China’s electric vehicle (EV) manufacturers are rapidly expanding into Europe, offering cheaper, faster-to-market, and technologically advanced cars – a combination that threatens to disrupt the continent’s traditional automotive giants.
Brands such as Zeekr, a premium EV maker owned by Geely, are already selling in several European countries and plan to enter the UK within two years. Zeekr’s highly automated plants, vertical integration, and proprietary battery and software technology give it an edge over legacy carmakers hampered by complex supply chains, internal silos and slower development cycles.
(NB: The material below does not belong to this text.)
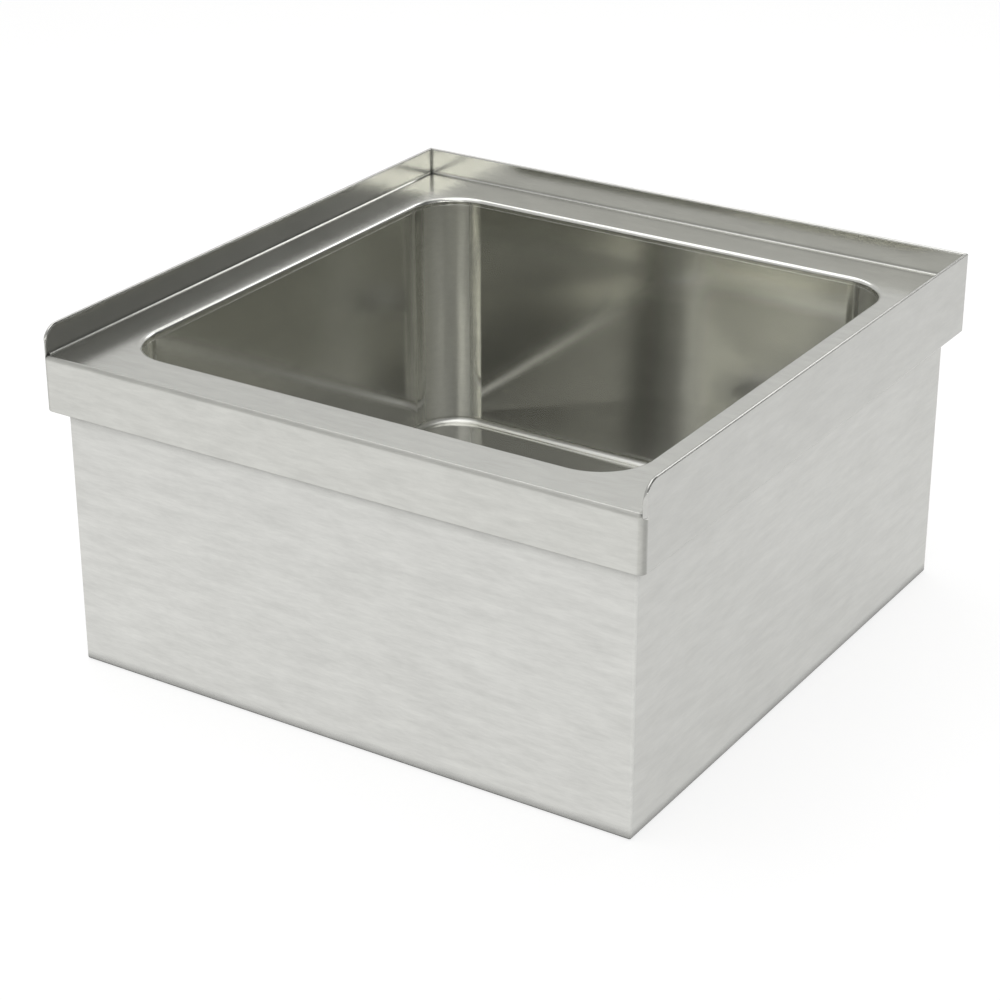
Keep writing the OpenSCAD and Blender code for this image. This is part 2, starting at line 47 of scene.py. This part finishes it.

“All new cars sold in the UK and EU must be zero-emission by 2035, and Europe’s car industry is under huge pressure to adapt,” says Professor Peter Wells, director of the Centre for Automotive Industry Research at Cardiff University. “Chinese firms are nimble, fast and technologically advanced – especially in software, where European firms have struggled.”
Last year, Europe registered almost two million fully electric cars, but price, charging infrastructure and consumer hesitation remain challenges. While European manufacturers such as Jaguar Land Rover, Nissan, Volkswagen, and Renault are retooling for an electric future, analysts warn they are a decade behind China in both production capacity and supply chain control for critical battery minerals.
Andy Palmer, former Aston Martin CEO and ex-Nissan executive, says tariffs are a short-term fix that could leave Europe further behind: “Tariffs insulate the baby, so the baby never learns to walk. The price of entry for Chinese brands should be localisation – build here, employ here, invest here.”